Artists & Historic Preservation
This article is from the archive of The New York Sun before the launch of its new website in 2022. The Sun has neither altered nor updated such articles but will seek to correct any errors, mis-categorizations or other problems introduced during transfer.

What is the role of artists in historic preservation and neighborhood revitalization? A panel moderated by gallery owner Hall Bromm wrestled with this subject Saturday afternoon at the 12th annual preservation conference hosted by the Historic Districts Council.
Mr. Bromm, who owns the Hall Bromm Gallery in TriBeCa, is a steadfast preservationist. He was among the founders of the Committee to Save Washington Square Market, which was successful in attaining historic district status for TriBeCa.

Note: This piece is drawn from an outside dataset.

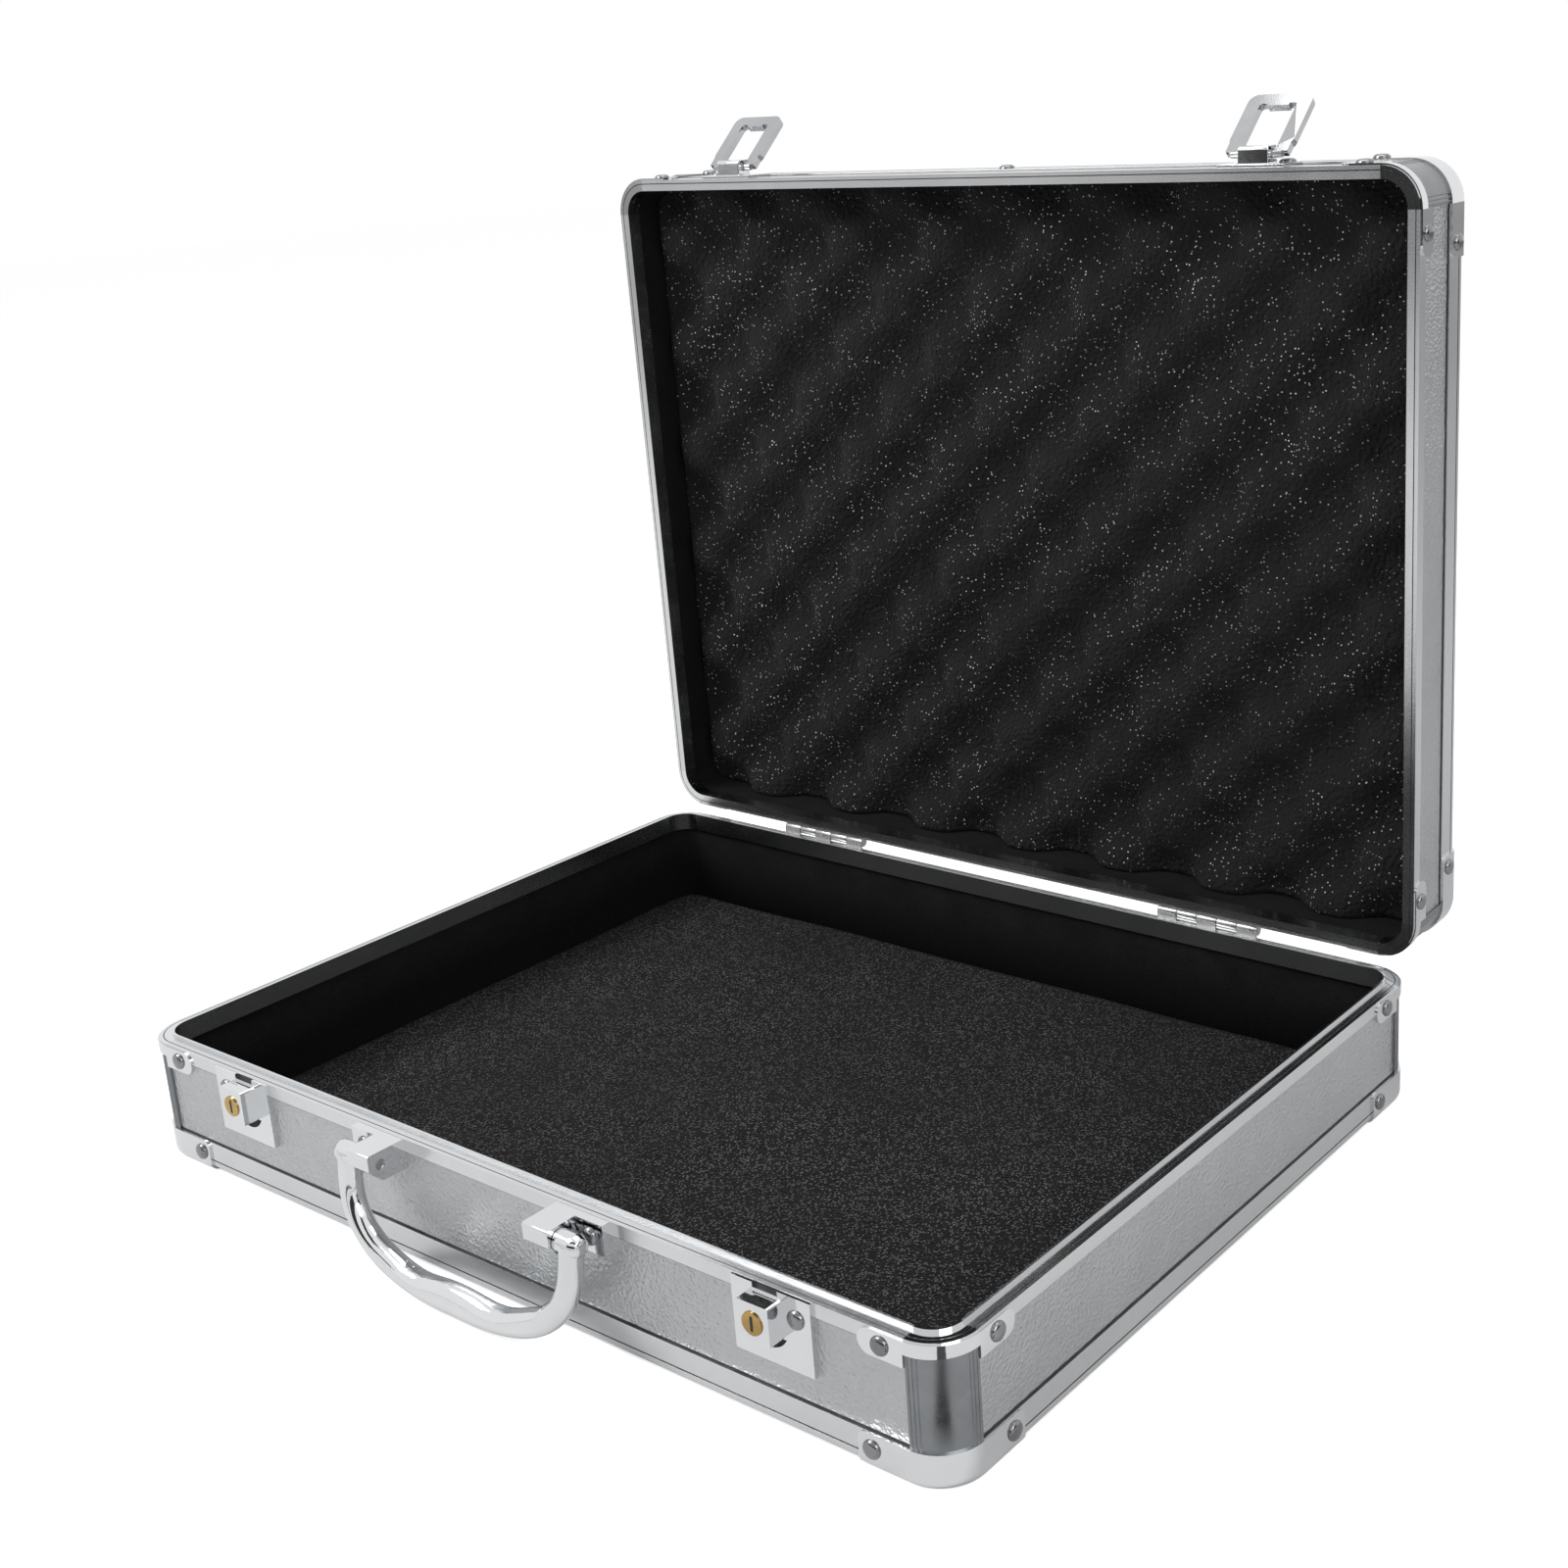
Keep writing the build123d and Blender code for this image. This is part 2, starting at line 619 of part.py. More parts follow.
def handle_bracket():
    """Cast bracket: a flange on the wall and a lug that takes the handle's pin."""
    low = base_height - plate_drop - bracket_height
    flange_section = outline(stepped_plate(low, base_height - plate_drop, base_height, bracket_flange))
    flange = side_bar(flange_section, "front", bracket_inner, bracket_outer)
    top = base_height - plate_drop
    lug_section = outline(
        [(0, low), (-bracket_out + 5, low), (-bracket_out, top - 6), (-bracket_out, top), (0, top)],
        [((-bracket_out, top), 0.8), ((-bracket_out + 5, low), 2.0)],
    )
    lug = side_bar(lug_section, "front", bracket_inner, bracket_inner + bracket_lug_width)
    bore = Pos(bracket_inner + bracket_lug_width / 2, handle_axis_y, handle_axis_z) * Rot(0, 90, 0)
    return flange + lug - bore * Cylinder(handle_pin_radius, 2 * bracket_lug_width)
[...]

“I am concerned with preserving the emerging artist as a species in New York City,” a former executive director of the Lower Manhattan Cultural Council, Jenny Dixon, said. Her lament was a familiar one: Up-and-coming artists have more difficulty finding affordable space than they used to.
“Artists are the ones who have gone into neighborhoods and seen a texture, seen something so beautiful. What they have done has helped others come in and see it and exploit it,” she said. “How do we keep artists in our neighborhoods?”
Robert Rosenberg, a former New York City housing commissioner in the Lindsay administration, was on hand at the discussion. His take was practical. “Artists move in, developers come, the artists move out,” he said.
He gave examples of neighborhoods where an influx of artists proved to be a catalyst for development: SoHo, Chelsea, DUMBO, the South Bronx, and Williamsburg. Ms. Dixon, director of the Noguchi Museum in Long Island City, agreed: “Artists have indeed been one of the cheapest development tools in New York. DUMBO is a perfect example.”
She said her husband was able to buy an entire building in Williamsburg at a time when there were “gunshots and crack vials” around. And he paid a price that would have netted him only a studio apartment in Manhattan.
Mr. Rosenberg spoke about the role of artists as an engine for the city’s economy. “There is no better city than New York to talk about the arts as an economic driver,” he said. It was no surprise to the audience that the arts are a force for revitalizing neighborhoods, sparking economic growth, and transforming people’s lives.
He said cultural institutions can help transform economically weak areas into vibrant, art-focused destinations. His examples included the New Jersey Performing Arts Center in Newark and the Alvin Ailey American Dance Theater. “The Alivin Ailey troupe flies through the air where before bullets flew through the air,” he said.
He touted Robert Moses’s perseverance in getting Lincoln Center built. “By the late 1980s, this substantial investment in the Upper West Side paid off in a drop in crime, appreciated property values, and one of the nations’ premier art institutions,” he said.
But, Mr. Rosenberg observed, chain stores have been taking over the once-unique landscape of the area around Lincoln Center and reducing the area’s charm. He said the presence of Bed Bath & Beyond, Pot tery Barn, Victoria’s Secret, and Armani Exchange have made strolling around that area feel like visiting a shopping mall. In about a decade, changes have made it almost unrecognizable to a longtime New Yorker like himself.
Giant footprint stores that can pay higher rents have replaced many smaller restaurants and stores that people once associated with an evening at Lincoln Center, he continued. Ms. Dixon had similarly gloomy comments about the area south of Houston Street: “SoHo is now really a mall. It was at one point a neighborhood that had lots of texture,” Ms. Dixon said.
She spoke of sitting on the certification panel at the Department of Cultural Affairs, determining who qualified as artists for housing. The audience roared when she said, “I remember when a woman presented her sixth-grade son’s artwork from school so she could be certified as an artist.”
Nicholas Evans-Cato, president of the Vinegar Hill Neighborhood Association and a teacher of drawing at the Rhode Island School of Design, spoke of his difficulty in getting fellow artists engaged in preservation battles.
One audience member asked if this might be generational problem. Another audience member, who had recently heard a segment on National Public Radio, said 20-somethings may have lost a sense of collective action.
One panelist, Stephen Goldsmith, a sculptor and a former director of planning for Salt Lake City, said voices of artists can enhance preservation strategies by helping a city “visualize change before it takes place.” Artists’ creativity can be a helpful resource, he said. But as audience member Susan Tunick, president of the Terra Cotta Society, said, artists would have to tone down their narcissism for that to happen.